Prof. Jonathan Sarna tried to explain the cancellation as follows:
I actually think, in this case, it's all about the community's question, which is totally legitimate from my perspective as an observer, of 'What is J Street?' Is it simply a progressive organization that supports a different policy for the state of Israel, or is it a Trojan horse for anti-Israel activists?
That question is legitimate only if there is evidence that J Street harbors anti-Israel activists. If protesting racists and bigots supported by the Hebron Fund is considered "anti-Israel" then J Street U is guilty as charged. But if you can't find within the leadership of J Street "anti-Israel activists" – people who are trying to destroy the Jewish state – then the "legitimate question" seems more like an McCarthyesque insinuation.
Or should I have said "Glenn Beckesque"
4 comments:
The majorty non-orthodox religion of the Jewish people in the diaspora is not "Judaism" it is "Pro-Israelism".

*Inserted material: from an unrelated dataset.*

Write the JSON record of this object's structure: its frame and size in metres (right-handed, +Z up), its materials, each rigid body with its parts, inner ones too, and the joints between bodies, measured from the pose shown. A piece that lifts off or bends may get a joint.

Pro-Israelism does not have the power, tradition, or depth to keep young (or even older) Jews in this new faith. And if that continues it will be a major tragedy.
Great post! This is exactly what American Jews, and Israel, need. I can't wait for the day that there is a Palestinian state living alongside Israel. It is in the best interest for us Jews to keep Israel a Jewish state, not occupying millions of people who have no interest in being a part of it.
The old-timers who believe that non-Zionist Jews will fade away may be partly right (for many people in America are apathetic about all kinds of moral issues).
However, they are also partly wrong. Many Jews (including secular ones such as myself, born to secular Jews in 1938), are nevertheless deeply seized with moral issues -- and believe our anti-Zionism (or our anti-current-Israeli-crimes-and fascism-ism) to be moral issues of particular importance to us because we see ourselves as Jews.
Because and not in spite of.
RE: ...an McCarthyesque insinuation. Or should I have said "Glenn Beckesque"? - Haber
MY REPLY: As our grandmothers used to say, "Six of one, a half dozen of the other."